Formed in the mid-‘60s by then-teenaged vocalist "Jinx" Dawson, drummer Steve Ross, and the aforementioned Mr. Osborne in the mid-‘60s, Coven began attracting attention while opening for bands like Alice Cooper, the MC5, and The Yardbirds both for its dark psychedelic sound and for its wholehearted, unrepentant embrace of sex and Satan. During each performance, Dawson – whose vocals are somewhat reminiscent of Grace Slick with a snarl – would extend her fingers in the now-familiar devil's horns gesture while a roadie would be hung on an upside-down cross. The band caught the eye of Chicago-based producer Bill Traut, who had formed a label named Dunwich. Traut brought songwriter Jim Donlinger on board to contribute material, and ushered Coven into the studio to record Witchcraft.

 

The result was a truly one-of-a-kind record. While subsequent bands exploited demonic imagery and occult themes for commercial success and sensationalism, Coven were true (un)believers.
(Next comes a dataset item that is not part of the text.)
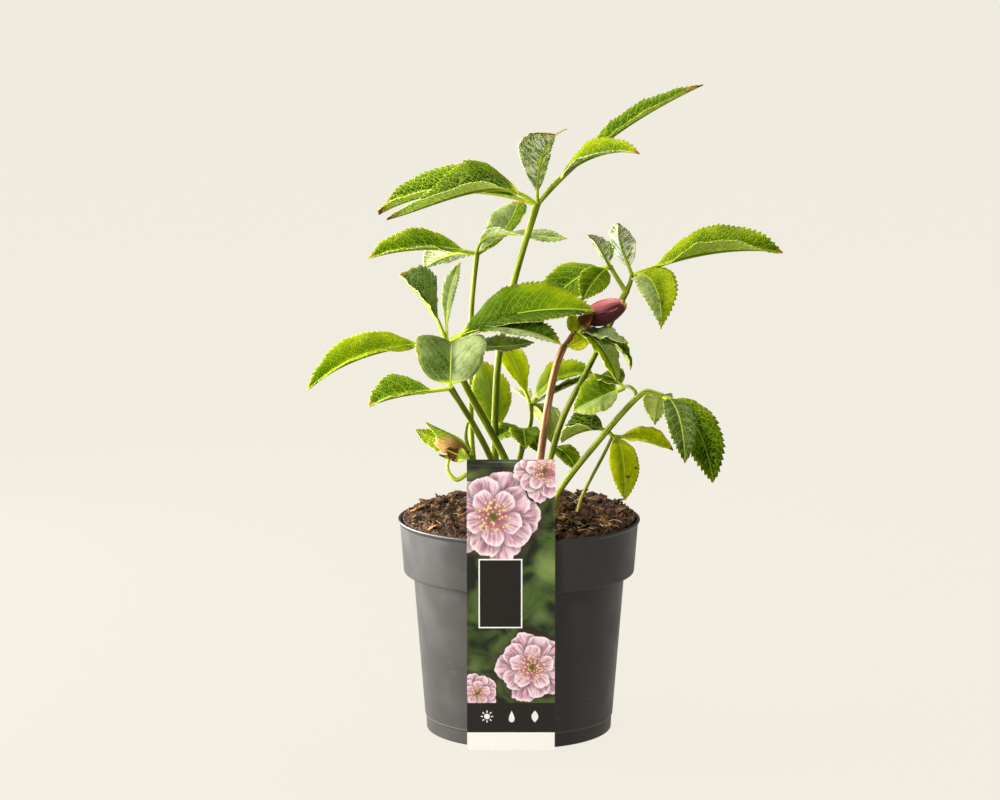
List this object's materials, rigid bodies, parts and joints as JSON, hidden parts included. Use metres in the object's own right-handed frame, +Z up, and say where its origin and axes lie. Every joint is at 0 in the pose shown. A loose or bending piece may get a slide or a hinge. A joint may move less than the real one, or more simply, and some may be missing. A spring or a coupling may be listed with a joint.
{
  "type": "hellebore plant",
  "caption": "Potted hellebore: saw-toothed divided leaves on long stalks round a stalk with a closed purple bud, in a filled grey nursery pot with a stick label.",
  "frame": {"origin": "centre of the pot's flat floor face, on the surface that the pot stands on", "axes": "+Z up along the pot's axis, -Y towards the label and the front, +X to the right seen from the front"},
  "size_m": [0.2519, 0.1478, 0.3467],
  "materials": {
    "pot_plastic": "satin moulded, faint scuffs",
    "soil": "coarse moist potting mix with bark and fibres",
    "crown": "rough root bark",
    "label": "printed, semi-gloss",
    "leaf": "satin leathery, net-veined",
    "flower_stalk": "satin, finely ribbed",
    "flower_bud": "satin, finely streaked",
    "bract": "satin, veined",
    "side_bud": "satin, streaked"
  },
  "bodies": {
    "root": {"pot": "pot_plastic", "soil": "soil", "crown": "crown", "label": "label", "leaf_top": "leaf", "leaf_upper_left": "leaf", "leaf_left": "leaf", "leaf_front_left": "leaf", "leaf_right": "leaf", "leaf_mid_back": "leaf", "leaf_behind_petiole": "leaf", "leaf_low_mid": "leaf", "leaf_low_right": "leaf", "leaf_arched": "leaf", "leaf_spotted": "leaf", "flower_stalk": "flower_stalk", "flower_bud": "flower_bud", "flower_bracts": "bract", "side_bud": "side_bud", "side_bud_bracts": "bract"}
  },
  "joints": []
}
Thus, the last track on the album, "Satanic Mass," is a full Black Mass, the only recording of its kind, while the double-gatefold album jacket – which has been faithfully reproduced here  – not only displays a picture of a naked Dawson splayed across a ritualistic altar surrounded by hooded members of the band and its associates, but also includes the full text of a Black Mass along with lyrics to the unabashedly Satan-worshipping songs.

 

In the end, Witchcraft was a little too far ahead of its time; coming out in 1969, at the height of hysteria about Satanism whipped up by the Manson Family murders, the album generated a firestorm of reaction, which turned into an inferno when Manson himself was photographed holding a copy of the record. The album was recalled, Dunwich withdrew support, and the band bounced around a couple of other labels before going on hiatus in 1976. But Coven remains a crucial, if under recognized, influence on hard rock and heavy metal. Whether approached as a cultural artifact, a totemic fetish, a camp classic, or just really cool music, it will cast a spell on you!